Below is a block of data; give all of it again word for word.

══════════════════════════════

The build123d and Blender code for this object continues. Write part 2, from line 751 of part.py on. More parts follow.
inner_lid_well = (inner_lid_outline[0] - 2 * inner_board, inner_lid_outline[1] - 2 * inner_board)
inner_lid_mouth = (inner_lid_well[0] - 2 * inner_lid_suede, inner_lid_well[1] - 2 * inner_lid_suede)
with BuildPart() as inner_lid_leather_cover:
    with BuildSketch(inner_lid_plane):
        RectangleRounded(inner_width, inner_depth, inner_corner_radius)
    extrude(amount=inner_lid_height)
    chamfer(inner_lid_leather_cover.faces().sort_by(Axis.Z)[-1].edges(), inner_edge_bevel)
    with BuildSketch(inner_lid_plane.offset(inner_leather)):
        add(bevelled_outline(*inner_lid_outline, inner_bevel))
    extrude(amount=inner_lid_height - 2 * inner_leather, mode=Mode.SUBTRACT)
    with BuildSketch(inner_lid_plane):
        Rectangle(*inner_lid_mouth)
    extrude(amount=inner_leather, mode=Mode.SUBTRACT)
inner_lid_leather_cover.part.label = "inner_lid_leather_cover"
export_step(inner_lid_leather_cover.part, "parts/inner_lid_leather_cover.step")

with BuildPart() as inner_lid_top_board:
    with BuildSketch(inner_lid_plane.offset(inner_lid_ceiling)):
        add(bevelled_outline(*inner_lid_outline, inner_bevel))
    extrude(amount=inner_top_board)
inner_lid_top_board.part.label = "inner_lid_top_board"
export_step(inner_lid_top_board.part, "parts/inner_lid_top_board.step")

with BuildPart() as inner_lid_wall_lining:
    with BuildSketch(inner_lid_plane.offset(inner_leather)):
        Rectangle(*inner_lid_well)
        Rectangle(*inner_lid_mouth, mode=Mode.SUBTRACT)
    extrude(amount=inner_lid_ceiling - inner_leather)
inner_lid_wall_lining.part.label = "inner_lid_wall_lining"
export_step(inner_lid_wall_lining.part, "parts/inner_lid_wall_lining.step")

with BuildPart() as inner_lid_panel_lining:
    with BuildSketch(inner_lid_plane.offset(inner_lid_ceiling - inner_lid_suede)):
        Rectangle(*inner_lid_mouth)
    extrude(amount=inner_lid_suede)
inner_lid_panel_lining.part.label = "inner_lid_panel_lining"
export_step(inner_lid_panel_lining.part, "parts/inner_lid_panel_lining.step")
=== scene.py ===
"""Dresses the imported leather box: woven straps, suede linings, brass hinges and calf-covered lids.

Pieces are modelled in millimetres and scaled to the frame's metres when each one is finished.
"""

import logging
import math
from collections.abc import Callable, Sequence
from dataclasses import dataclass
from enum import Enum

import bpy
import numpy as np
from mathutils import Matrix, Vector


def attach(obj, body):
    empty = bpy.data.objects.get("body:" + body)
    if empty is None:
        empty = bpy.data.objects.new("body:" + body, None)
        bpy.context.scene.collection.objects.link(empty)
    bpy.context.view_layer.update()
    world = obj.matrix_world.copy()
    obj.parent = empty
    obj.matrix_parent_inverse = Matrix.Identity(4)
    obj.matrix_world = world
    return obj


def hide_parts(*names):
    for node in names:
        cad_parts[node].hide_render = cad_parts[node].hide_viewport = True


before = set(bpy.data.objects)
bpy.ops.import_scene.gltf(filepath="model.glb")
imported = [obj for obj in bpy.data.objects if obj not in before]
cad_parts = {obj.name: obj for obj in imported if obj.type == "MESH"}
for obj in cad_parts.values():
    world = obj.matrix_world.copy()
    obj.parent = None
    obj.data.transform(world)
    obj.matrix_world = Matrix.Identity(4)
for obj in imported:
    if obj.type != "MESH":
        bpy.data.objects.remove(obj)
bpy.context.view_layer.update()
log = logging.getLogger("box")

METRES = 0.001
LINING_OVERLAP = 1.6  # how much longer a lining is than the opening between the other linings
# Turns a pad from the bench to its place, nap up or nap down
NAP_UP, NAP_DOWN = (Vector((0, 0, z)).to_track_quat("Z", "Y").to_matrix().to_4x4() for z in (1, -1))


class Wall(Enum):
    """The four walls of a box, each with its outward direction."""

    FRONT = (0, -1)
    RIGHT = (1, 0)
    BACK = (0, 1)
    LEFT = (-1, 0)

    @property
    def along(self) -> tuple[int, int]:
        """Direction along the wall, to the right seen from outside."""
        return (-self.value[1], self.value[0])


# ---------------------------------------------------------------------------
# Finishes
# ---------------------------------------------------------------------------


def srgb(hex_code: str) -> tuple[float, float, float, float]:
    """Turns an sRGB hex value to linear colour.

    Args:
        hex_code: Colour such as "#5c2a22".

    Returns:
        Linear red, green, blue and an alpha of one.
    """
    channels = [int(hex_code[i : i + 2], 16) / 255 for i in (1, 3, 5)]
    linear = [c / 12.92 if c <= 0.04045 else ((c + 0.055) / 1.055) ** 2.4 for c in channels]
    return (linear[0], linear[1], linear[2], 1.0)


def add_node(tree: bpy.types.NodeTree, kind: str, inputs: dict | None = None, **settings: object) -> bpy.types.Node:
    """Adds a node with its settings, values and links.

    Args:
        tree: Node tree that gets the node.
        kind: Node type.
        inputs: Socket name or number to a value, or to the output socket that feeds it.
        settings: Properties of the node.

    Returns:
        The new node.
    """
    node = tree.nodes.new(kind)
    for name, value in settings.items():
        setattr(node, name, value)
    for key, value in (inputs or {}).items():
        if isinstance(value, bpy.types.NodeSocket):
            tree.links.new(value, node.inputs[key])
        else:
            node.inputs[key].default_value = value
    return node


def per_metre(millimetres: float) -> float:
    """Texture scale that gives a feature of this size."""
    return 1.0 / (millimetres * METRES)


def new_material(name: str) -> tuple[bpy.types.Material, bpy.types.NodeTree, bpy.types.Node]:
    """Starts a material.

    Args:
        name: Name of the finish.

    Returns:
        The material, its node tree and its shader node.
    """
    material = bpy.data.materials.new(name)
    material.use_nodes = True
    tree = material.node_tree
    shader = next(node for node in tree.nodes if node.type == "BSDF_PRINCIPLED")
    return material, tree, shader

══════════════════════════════

Task answer:
The build123d and Blender code for this object continues. Write part 2, from line 751 of part.py on. More parts follow.
inner_lid_well = (inner_lid_outline[0] - 2 * inner_board, inner_lid_outline[1] - 2 * inner_board)
inner_lid_mouth = (inner_lid_well[0] - 2 * inner_lid_suede, inner_lid_well[1] - 2 * inner_lid_suede)
with BuildPart() as inner_lid_leather_cover:
    with BuildSketch(inner_lid_plane):
        RectangleRounded(inner_width, inner_depth, inner_corner_radius)
    extrude(amount=inner_lid_height)
    chamfer(inner_lid_leather_cover.faces().sort_by(Axis.Z)[-1].edges(), inner_edge_bevel)
    with BuildSketch(inner_lid_plane.offset(inner_leather)):
        add(bevelled_outline(*inner_lid_outline, inner_bevel))
    extrude(amount=inner_lid_height - 2 * inner_leather, mode=Mode.SUBTRACT)
    with BuildSketch(inner_lid_plane):
        Rectangle(*inner_lid_mouth)
    extrude(amount=inner_leather, mode=Mode.SUBTRACT)
inner_lid_leather_cover.part.label = "inner_lid_leather_cover"
export_step(inner_lid_leather_cover.part, "parts/inner_lid_leather_cover.step")

with BuildPart() as inner_lid_top_board:
    with BuildSketch(inner_lid_plane.offset(inner_lid_ceiling)):
        add(bevelled_outline(*inner_lid_outline, inner_bevel))
    extrude(amount=inner_top_board)
inner_lid_top_board.part.label = "inner_lid_top_board"
export_step(inner_lid_top_board.part, "parts/inner_lid_top_board.step")

with BuildPart() as inner_lid_wall_lining:
    with BuildSketch(inner_lid_plane.offset(inner_leather)):
        Rectangle(*inner_lid_well)
        Rectangle(*inner_lid_mouth, mode=Mode.SUBTRACT)
    extrude(amount=inner_lid_ceiling - inner_leather)
inner_lid_wall_lining.part.label = "inner_lid_wall_lining"
export_step(inner_lid_wall_lining.part, "parts/inner_lid_wall_lining.step")

with BuildPart() as inner_lid_panel_lining:
    with BuildSketch(inner_lid_plane.offset(inner_lid_ceiling - inner_lid_suede)):
        Rectangle(*inner_lid_mouth)
    extrude(amount=inner_lid_suede)
inner_lid_panel_lining.part.label = "inner_lid_panel_lining"
export_step(inner_lid_panel_lining.part, "parts/inner_lid_panel_lining.step")
=== scene.py ===
"""Dresses the imported leather box: woven straps, suede linings, brass hinges and calf-covered lids.

Pieces are modelled in millimetres and scaled to the frame's metres when each one is finished.
"""

import logging
import math
from collections.abc import Callable, Sequence
from dataclasses import dataclass
from enum import Enum

import bpy
import numpy as np
from mathutils import Matrix, Vector


def attach(obj, body):
    empty = bpy.data.objects.get("body:" + body)
    if empty is None:
        empty = bpy.data.objects.new("body:" + body, None)
        bpy.context.scene.collection.objects.link(empty)
    bpy.context.view_layer.update()
    world = obj.matrix_world.copy()
    obj.parent = empty
    obj.matrix_parent_inverse = Matrix.Identity(4)
    obj.matrix_world = world
    return obj


def hide_parts(*names):
    for node in names:
        cad_parts[node].hide_render = cad_parts[node].hide_viewport = True


before = set(bpy.data.objects)
bpy.ops.import_scene.gltf(filepath="model.glb")
imported = [obj for obj in bpy.data.objects if obj not in before]
cad_parts = {obj.name: obj for obj in imported if obj.type == "MESH"}
for obj in cad_parts.values():
    world = obj.matrix_world.copy()
    obj.parent = None
    obj.data.transform(world)
    obj.matrix_world = Matrix.Identity(4)
for obj in imported:
    if obj.type != "MESH":
        bpy.data.objects.remove(obj)
bpy.context.view_layer.update()
log = logging.getLogger("box")

METRES = 0.001
LINING_OVERLAP = 1.6  # how much longer a lining is than the opening between the other linings
# Turns a pad from the bench to its place, nap up or nap down
NAP_UP, NAP_DOWN = (Vector((0, 0, z)).to_track_quat("Z", "Y").to_matrix().to_4x4() for z in (1, -1))


class Wall(Enum):
    """The four walls of a box, each with its outward direction."""

    FRONT = (0, -1)
    RIGHT = (1, 0)
    BACK = (0, 1)
    LEFT = (-1, 0)

    @property
    def along(self) -> tuple[int, int]:
        """Direction along the wall, to the right seen from outside."""
        return (-self.value[1], self.value[0])


# ---------------------------------------------------------------------------
# Finishes
# ---------------------------------------------------------------------------


def srgb(hex_code: str) -> tuple[float, float, float, float]:
    """Turns an sRGB hex value to linear colour.

    Args:
        hex_code: Colour such as "#5c2a22".

    Returns:
        Linear red, green, blue and an alpha of one.
    """
    channels = [int(hex_code[i : i + 2], 16) / 255 for i in (1, 3, 5)]
    linear = [c / 12.92 if c <= 0.04045 else ((c + 0.055) / 1.055) ** 2.4 for c in channels]
    return (linear[0], linear[1], linear[2], 1.0)


def add_node(tree: bpy.types.NodeTree, kind: str, inputs: dict | None = None, **settings: object) -> bpy.types.Node:
    """Adds a node with its settings, values and links.

    Args:
        tree: Node tree that gets the node.
        kind: Node type.
        inputs: Socket name or number to a value, or to the output socket that feeds it.
        settings: Properties of the node.

    Returns:
        The new node.
    """
    node = tree.nodes.new(kind)
    for name, value in settings.items():
        setattr(node, name, value)
    for key, value in (inputs or {}).items():
        if isinstance(value, bpy.types.NodeSocket):
            tree.links.new(value, node.inputs[key])
        else:
            node.inputs[key].default_value = value
    return node


def per_metre(millimetres: float) -> float:
    """Texture scale that gives a feature of this size."""
    return 1.0 / (millimetres * METRES)


def new_material(name: str) -> tuple[bpy.types.Material, bpy.types.NodeTree, bpy.types.Node]:
    """Starts a material.

    Args:
        name: Name of the finish.

    Returns:
        The material, its node tree and its shader node.
    """
    material = bpy.data.materials.new(name)
    material.use_nodes = True
    tree = material.node_tree
    shader = next(node for node in tree.nodes if node.type == "BSDF_PRINCIPLED")
    return material, tree, shader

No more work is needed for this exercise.